In a word—and I shall simply assume that this does not need to be argued—this is all clearly false as a claim about European modernity in the first third of the nineteenth century, and its being false means that the particular failure and partial success of the modern attempt at the realization of freedom would still require, in Hegel’s own terms, an attempt at the sort of understanding just referred to: an objective embodiment and self-recognition, or the world of art. Everything Hegel wants to say about what we are left with in our “artistic situation” historically follows from this quite sweeping claim about rationality and so freedom realized. The realization that no reconciliation has been achieved (but that Hegel is fundamentally right about the nature of art) would mean an embodiment both of still-unresolved dualities (required or unavoidable but incompatible commitments, let us say as a kind of shorthand) and of some presentiment of their overcoming, but in an aesthetic form responsive to a historical situation Hegel had not properly conceptualized. It should not be surprising, in other words, if there is a connection between Hegel’s account of our sense-making practices with respect to the products of Geist in general (human doings and makings) and his account of the distinct sort of intelligibility required of aesthetic objects. And since the core of that general account involves a social theory of meaning (the meaning of intentional action, for example, embodied in bodily movements), it will not be surprising if that account is also of continuing relevance to the social dimensions of aesthetic meaning, especially with respect to such things as the relation to the beholder presumed in different ways at different times in visual art; the interpretability of the human actions depicted in paintings; and the artwork itself understood as the result of the intentional action of the painter. And all this is of relevance only as historically inflected, for a community at a time.

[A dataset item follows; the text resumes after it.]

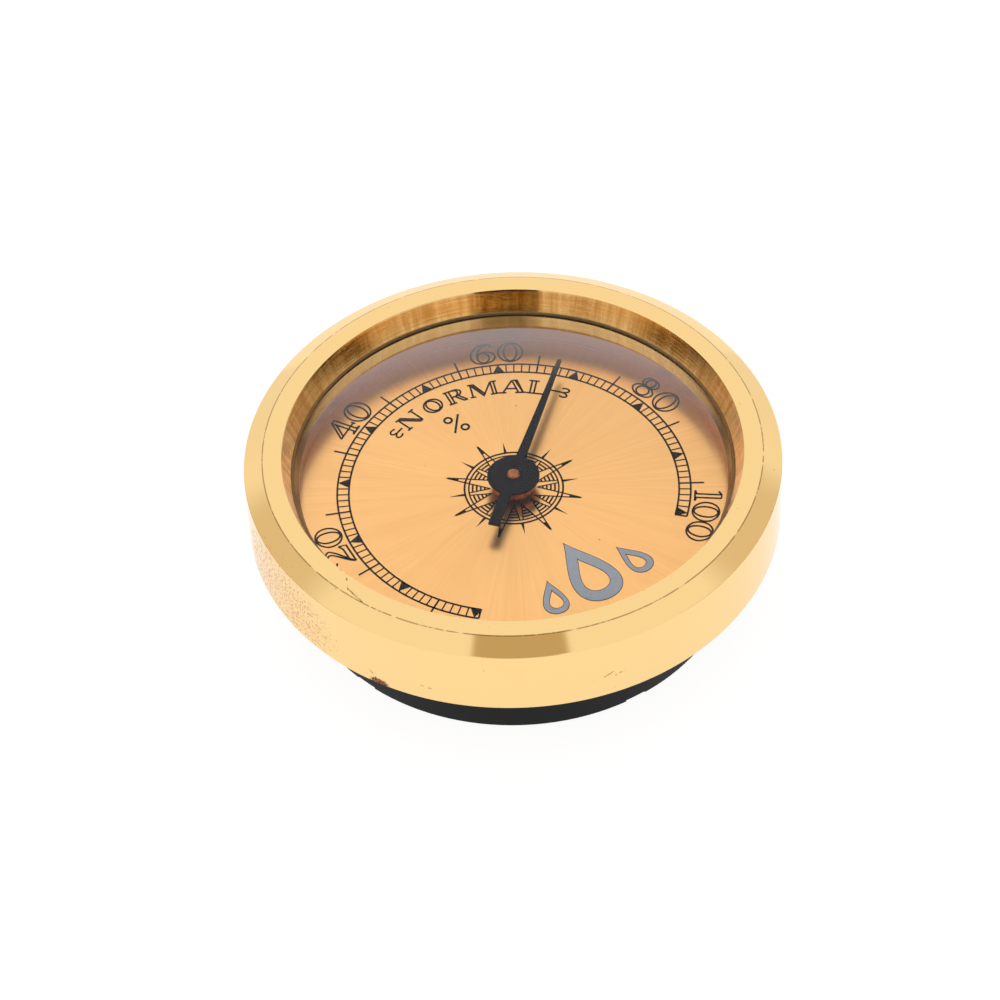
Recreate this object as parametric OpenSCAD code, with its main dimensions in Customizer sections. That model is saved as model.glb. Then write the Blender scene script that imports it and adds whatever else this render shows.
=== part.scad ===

So my hypothesis is that if one can understand the persistence of the kind of conflicting commitments in intellectual, cultural, and political life required by rapidly modernizing European societies, the kind Hegel thought had been overcome, one will be in a better position to begin to understand the aesthetic experimentation that seemed to begin with Manet. Hegel, in other words, may have provided the resources for an approach to modernism and a way of understanding its relation to the self-knowledge problem without having understood the potential (and limitations) of his own approach. He may be the theorist of modernism, malgré lui and avant la lettre.